Je distribue depuis quelque temps des textes personnels relatant diverses petites histoires, réflexions, anecdotes diverses et variées, les unes tout ce qu'il y a de plus véridiques, les autres totalement imaginaires, dans une maison de retraite de Bondy, dénommée la Maison de l'Eglantier, où est hébergée ma belle-mère et j'en avais remis également peu de temps avant à une infirmière d'un autre établissement de soins situé à Saint Denis.

            Une bonne cinquantaine sous forme de flyers, et je ne sais pas si elles sont appréciées ou quelles sont les réactions qu'elles suscitent… Mais il y a quelques mois, l'infirmière de Saint Denis qui les a diffusés m'a envoyé une photo d'un groupe de personnes en plein exercice écoutant mes textes, et à Bondy, par le plus grand des hasards en passant dans le couloir qui mène à l'infirmerie, je suis tombé sur une armoire dans un local réservé aux pensionnaires et l'un des tiroirs était ouvert. Et là, je les ai vu rangés avec une quantité de jeux mémoriels et de cartes à jouer.

            Par souci de discrétion, je n'ai pas posé de questions, et même si j'aimerais en savoir plus, je n'insiste pas.

            Seulement, il y a une quinzaine de jours, j'ai reçu un appel téléphonique d'une responsable de la maison de retraite de Bondy me demandant si ça m'intéresserait de transcrire l'histoire et les souvenirs du passé d'un pensionnaire.

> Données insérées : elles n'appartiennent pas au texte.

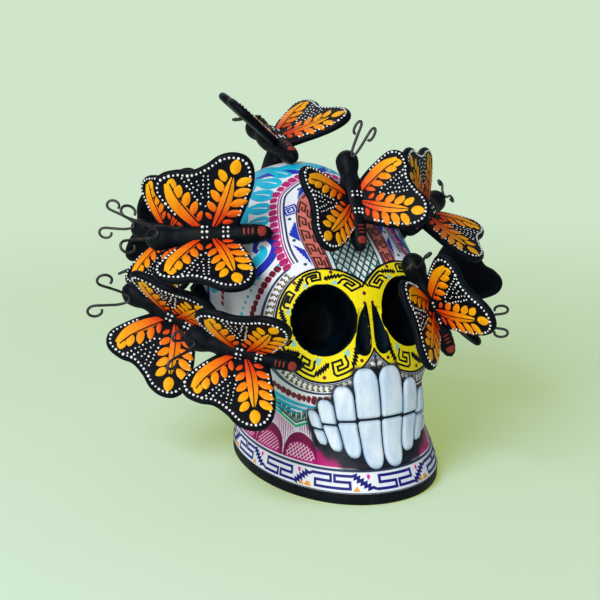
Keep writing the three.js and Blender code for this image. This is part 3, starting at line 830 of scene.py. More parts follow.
def row_spots(line, rays, spacing, outward=1.6, size=1.0):
    """Spots for a row of small shapes that lie evenly along a line once it is on the skull. Each points away
    from the line, to its left."""
    dense = resampled(line, 300)
    run = run_along(laid(*rays(dense), 0.0)[0])
    flat = picked(np.linspace(0, run[-1], round(run[-1] / spacing)), run, dense)
    places, facings = laid(*rays(flat), 0.02)
    ahead, _ = laid(*rays(offset_line(flat, outward)), 0.02)
    return [(place, facing, further - place, size) for place, facing, further in zip(places, facings, ahead)]


petal_spots = []
for side, word in both_sides:
    rays = eye_rays(side)
    turns = np.linspace(0, 360, 301)
    film(f"{word}_eye_yellow", [between(ring_point(turns, 0.0), ring_point(turns, 1.0), 14)], rays, 0.09,
         yellow)
    frets, corners, dots = [], [], [dot(ring_point([158], 0.72)[0], 0.8, 0.12)]
    for start in np.arange(fret_count) * fret_span + first_fret:
        for pairs in (fret_zigzag, fret_hook):
            line = fine_line([(start + t * fret_span, share) for t, share in pairs])
            frets.append(stroke(ring_point(line[:, 0], line[:, 1]), 0.98, step=1.2))
        dots.append(dot(ring_point([start + 6], 0.8)[0], 0.85, 0.12))
        left, top, right = ring_point([start + 9, start + 15, start + 21], [0.08, 0.4, 0.08])
        corners.append(between(resampled([left, top], 6), resampled([right, top], 6), 3))
    frets.append(stroke(ring_point(np.linspace(206, 500, 241), 1.0), 0.9, step=1.2))
    film(f"{word}_eye_frets", frets, rays, 0.15, ink)
    film(f"{word}_eye_dots", dots, rays, 0.16, maroon)
    film(f"{word}_eye_corners", corners, rays, 0.14, turquoise_pale)
    band = -np.linspace(-60, 152, 131)
    film(f"{word}_eye_band", [between(ring_point(band, 1.5), ring_point(band, 5.6), 3)], rays, 0.05,
         ground_film)
    lines = [stroke(ring_point(band, beyond), width, step=1.2)
             for beyond, width in ((5.9, 0.85), (1.9, 0.45))]
    film(f"{word}_eye_band_lines", lines, rays, 0.15, navy)
    zigzags = []
    for turn in -np.arange(-56, 150, 5.6):
        turns = turn - np.array([0, 3.4, 1.6, 4.4, 1.2])
        zigzags.append(stroke(ring_point(turns, [2.6, 2.6, 3.8, 4.8, 4.8]), 0.62, step=1))
    film(f"{word}_eye_band_zigzag", zigzags, rays, 0.12, olive)
    petal_spots += row_spots(ring_point(-np.linspace(-52, 110, 200), 9.0), rays, 3.05, -1.5)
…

            J'ai aussitôt donné mon accord et mercredi dernier, après la visite à ma belle-mère, qui elle, préfère rester dans sa chambre, je me suis présenté à l'accueil. On m'a alors conduit dans la salle où se réunissent tous les pensionnaires de la maison de retraite pour les repas, les spectacles et les diverses activités, et l'un des animateurs a appelé un monsieur qui était assis à quelques pas de nous pour l'inviter à nous rejoindre.

            Se déplaçant avec un déambulateur, il me paraissait bougon, grognon, à la limite vindicatif, laissant entendre qu'on le dérangeait, mais il a finalement consenti à venir vers nous tout en gardant un œil torve.

            On nous a présentés et d'un coup, son visage s'est illuminé révélant un sourire éclatant.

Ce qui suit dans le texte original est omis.